Charles’ cynical sense of self-preservation and expediency did not save him in the long run. England was slipping ever closer to civil war. Charles lost the war.
He himself was tried and impeached, and famously lost his royal head, in that extraordinary, unthinkable act, of regicide, at Whitehall, in January 1649.
Boyle had died a few years earlier, in 1643. At the time, he had even gone to England, having temporarily lost his lands, in the Irish Rebellion of 1641, one of many upheavals in this most bloody and endlessly complex era of Irish history, and all tied up with the equally complex series of bitter rolling inter-related conflicts in England, Ireland and Scotland.
But Richard Boyle, that thrusting dynastic-minded opportunist, that vulgar political pugilist, that grabber of lands and favour, sometimes called “the first colonial millionaire” and “archetypal adventurer” would have pleased to learn of events after his death.
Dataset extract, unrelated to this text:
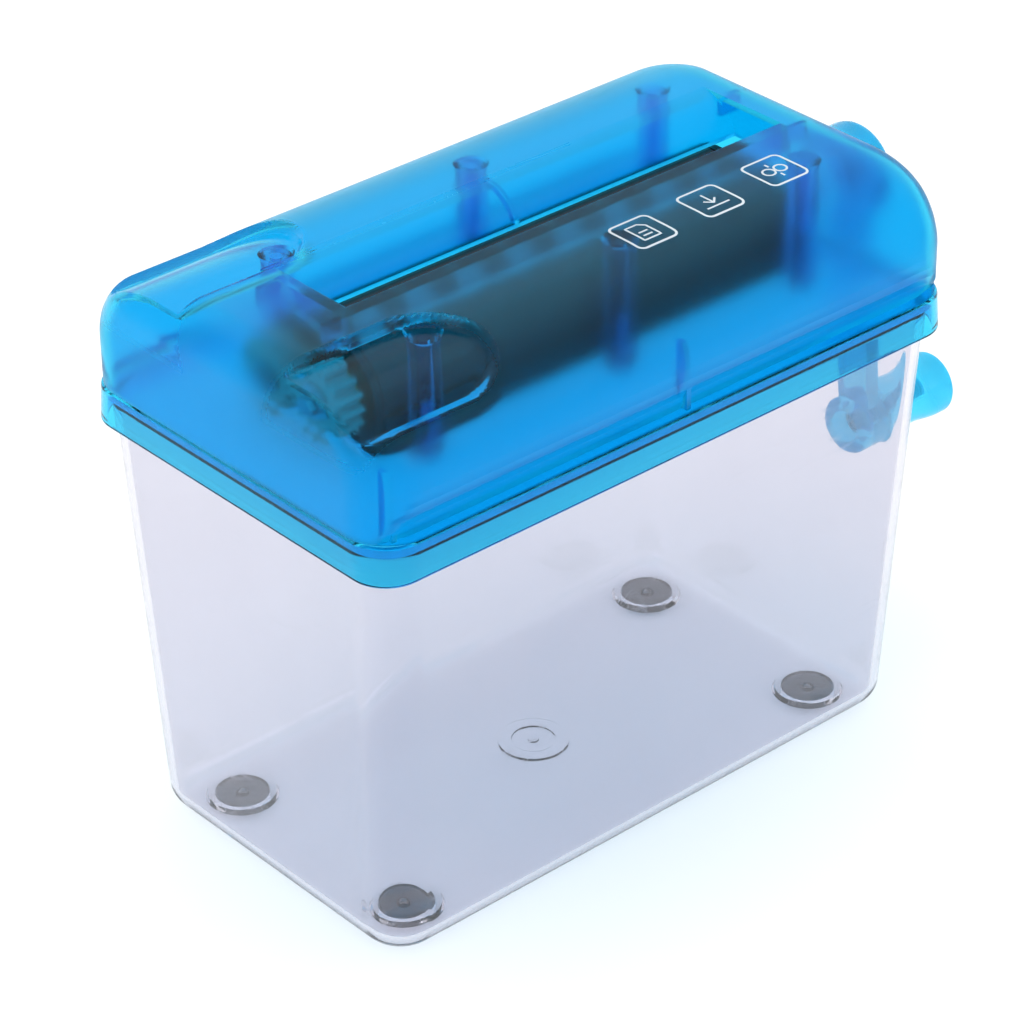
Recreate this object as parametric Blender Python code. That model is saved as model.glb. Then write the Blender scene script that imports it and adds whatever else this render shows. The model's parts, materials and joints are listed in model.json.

He claimed to have founded the town of Bandon, a blatant lie, but he did import the iron works there and import and establish also the colony of settlers there over from England. To this day there is a protestant community in pockets of Cork, and most notably in Bandon. The church of Ireland (Anglican) Bandon Grammar School is still thriving, founded 1641 by the earl of Cork.
40 years after the Battle of Kinsale, when Ireland had seemed pacified or at least subdued, trouble erupted again, with the bloody Irish rebellion in 1641. Bitter fighting would continue over the next 12 years, and perhaps a third of the population would perish in that period- a story we shall tell in the next post. But Boyle would have pleased by one thing at least. As the initial stages of the local part of the rebellion was put down, with the vigorous actions of his sons, they regained the family’s Munster estates within a few short years.
The family have this vast wooden behemoth to the memory of their kin here in the cathedral. In a place where Archbishops, Field Marshalls and Dukes are all interred, it is still the largest memorial in Saint Patrick’s.
Rumour says they still won’t contribute to its upkeep!